German dermatologist (1885–1943)

Wilhelm Siegmund Frei (5 September 1885 – 27 January 1943) was a German dermatologist best known for his contributions to Durand-Nicolas-Favre disease, a sexually transmitted disease found mainly in tropical and subtropical climates. He is also known for the Frei Test, which was developed in 1925 for the detection of lymphogranuloma venereum (LGV).

== Early life ==
Wilhelm Siegmund Frei was born in Neustadt, Upper Silesia. His father, Emil Frei, was a mining firm director, from Neustadt. His mother was Frederika Ring, who came from Austria.
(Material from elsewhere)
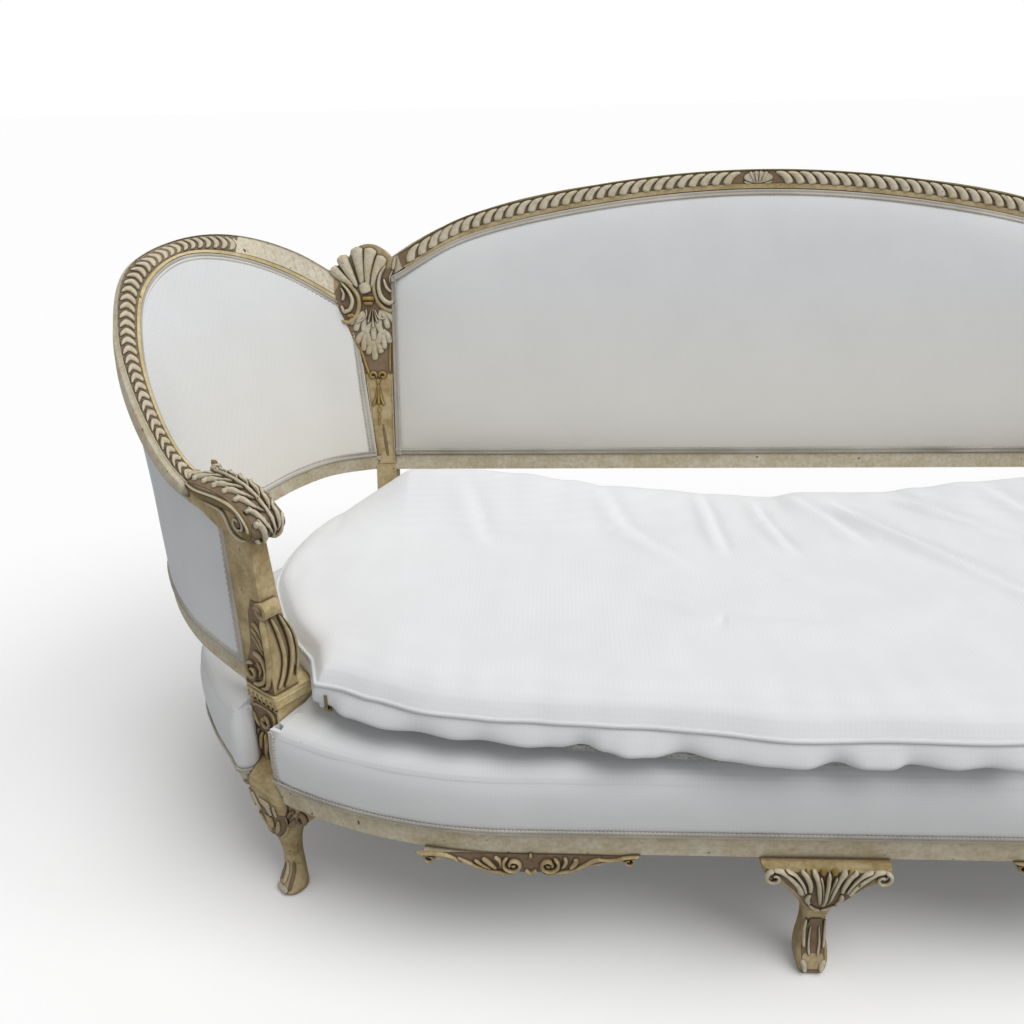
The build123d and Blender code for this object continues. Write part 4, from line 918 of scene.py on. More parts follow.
# Back posts: shell, curls of acanthus, scale leaves, and a husk drop
plate(
    "post_ground_left", back_at, [(-812, 372), (-828, 340), (-818, 303), (-797, 264), (-781, 225), (-770, 186)],
    [(-704, 400), (-701, 350), (-703, 310), (-709, 260), (-711, 220), (-712, 186)], 0.8, dark_paint)
plate(
    "post_field_left", back_at, [(-772, 192), (-764, 126), (-757, 63), (-752, 12)],
    [(-711, 192), (-711, 126), (-711, 63), (-711, 12)], 1.0, aged_paint, 40, 14.0)
shell = [
    ([(-829, 401), (-808, 383), (-784, 364)], (22, 18, 8), 8),
    ([(-809, 425), (-794, 393), (-776, 360)], (26, 20, 7), 9),
    ([(-778, 441), (-771, 401), (-766, 357)], (29, 21, 7), 10),
    ([(-748, 439), (-755, 401), (-758, 356)], (29, 21, 7), 10),
    ([(-725, 423), (-739, 392), (-750, 358)], (26, 20, 7), 9), ([(-765, 372), (-759, 350)], (22, 26, 20), 7)]
carve("post_shell_left", back_at, shell, carved_paint, 12, 16)
curls = [
    ([(-817, 380), (-792, 365), (-776, 341), (-778, 314), (-794, 295), (-815, 298)], (8, 10, 8), 6),
    ([(-718, 408), (-738, 388), (-744, 360), (-737, 334), (-720, 318), (-704, 318)], (8, 10, 8), 6)]
carve("post_curls_left", back_at, curls, aged_paint, 10, 24)
leaves = [
    ([(-814, 377), (-796, 356), (-788, 335), (-795, 318), (-807, 316)], (4, 9, 8), 9),
    ([(-811, 363), (-805, 350), (-808, 336)], (3, 7, 6), 8), ([(-811, 328), (-806, 316), (-798, 314)], (5, 8, 5), 8),
    ([(-718, 406), (-731, 387), (-735, 364), (-730, 342), (-715, 331), (-702, 336)], (4, 10, 9), 9),
    ([(-725, 379), (-719, 361), (-708, 351)], (4, 7, 4), 8), ([(-706, 395), (-712, 380), (-711, 368)], (3, 5, 4), 6),
    ([(-700, 420), (-704, 405), (-706, 394)], (4, 7, 4), 7), ([(-761, 321), (-763, 303), (-784, 292)], (3, 5, 5), 6),
    ([(-751, 321), (-758, 292)], (2, 4, 6), 7), ([(-749, 321), (-748, 282)], (2, 4, 7), 8),
    ([(-747, 321), (-739, 292)], (2, 4, 6), 7), ([(-744, 319), (-737, 303), (-722, 301)], (3, 5, 5), 6)]
carve("post_leaves_left", back_at, leaves, carved_paint, 10, 16)
# Scale leaves: a root, and the three tips that spread from it
SCALES = [
    (-764, 316, [(-796, 290), (-785, 276), (-768, 272)]), (-733, 320, [(-737, 280), (-718, 280), (-704, 292)]),
    (-748, 298, [(-764, 270), (-748, 256), (-732, 272)]), (-762, 280, [(-783, 252), (-770, 236), (-757, 246)]),
    (-730, 282, [(-740, 250), (-727, 240), (-714, 252)]), (-747, 262, [(-761, 230), (-747, 218), (-733, 232)])]
scales = []
for root_x, root, tips in SCALES:
    for tip_x, tip in tips:
        middle = ((root_x + tip_x) / 2 + (tip_x - root_x) * 0.14, (root + tip) / 2)
        scales.append(([(root_x, root), middle, (tip_x, tip)], (5, 14, 11), 4.2))
carve("post_scales_left", back_at, scales, cream_paint)
gilding = [
    ([(-768, 340), (-744, 340)], (9, 10, 9), 8), ([(-766, 331), (-747, 331)], (8, 9, 8), 7),
    ([(-801, 309), (-784, 306)], (7, 10, 6), 5), ([(-740, 352), (-738, 334), (-722, 317), (-703, 314)], (3, 6, 7), 5),
    ([(-789, 268), (-775, 240), (-765, 208), (-757, 186)], (4, 6, 4), 4.0),
    ([(-714, 268), (-716, 231), (-717, 194)], (4, 5, 4), 4.0), (spiral(-752, 189, 8, -40, 1.1), (6, 6, 6), 6),
    (spiral(-732, 189, 8, 220, -1.1), (6, 6, 6), 6), ([(-742, 184), (-742, 172)], (5, 9, 6), 5),
    ([(-742, 174), (-742, 130)], (4, 7, 8), 5.5), ([(-744, 168), (-747, 145), (-754, 129)], (3, 5, 6), 5),
    ([(-740, 168), (-737, 145), (-731, 129)], (3, 5, 6), 5), ([(-742, 126), (-742, 114)], (3, 8, 3), 4),
    ([(-742, 112), (-742, 101)], (3, 7, 3), 4), ([(-742, 99), (-742, 90)], (2, 5, 2), 3.5)]
carve("post_gilding_left", back_at, gilding, gilt_paint, 10, 24)
edges = [
    ([(-766, 186), (-761, 140), (-756, 80), (-751, 12)], (3, 4, 3), 3.0),
    ([(-713, 186), (-713.5, 120), (-713, 60), (-713, 12)], (3, 4, 3), 3.0)]
carve("post_edges_left", back_at, edges, cream_paint, 10, 40)
groove = [([(-736, 96), (-731, 60), (-727, 24)], (4, 9, 6), 1.8)]
carve("post_groove_left", back_at, groove, dark_paint, 10, 16)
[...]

Wilhelm had two sisters, Gerta Frei (1887 — presumably killed by Nazis) and Josephina Frei (1888).

== Life ==
Wilhelm studied medicine in Freiburg, Germany, and went on to get his doctorate in Göttingen in 1913. He met Magda Frankfurter (1885–1973) when they were both studying medicine in Freiburg and was married on 12 January 1912. They had their first child Marianne, later that year on 7 November 1912, and their second child Fritz was born on 12 December 1915 and Hans Wilhelm Frei born on 29 April 1922.

Due to the rise of the Nazis and bad times looming ahead in Germany, he immigrated to New York with his family and went to work at the Montefiore Hospital in the Bronx from 1937 until he fell ill and died on 27 January 1943, leaving behind his wife and three children at the age of 58.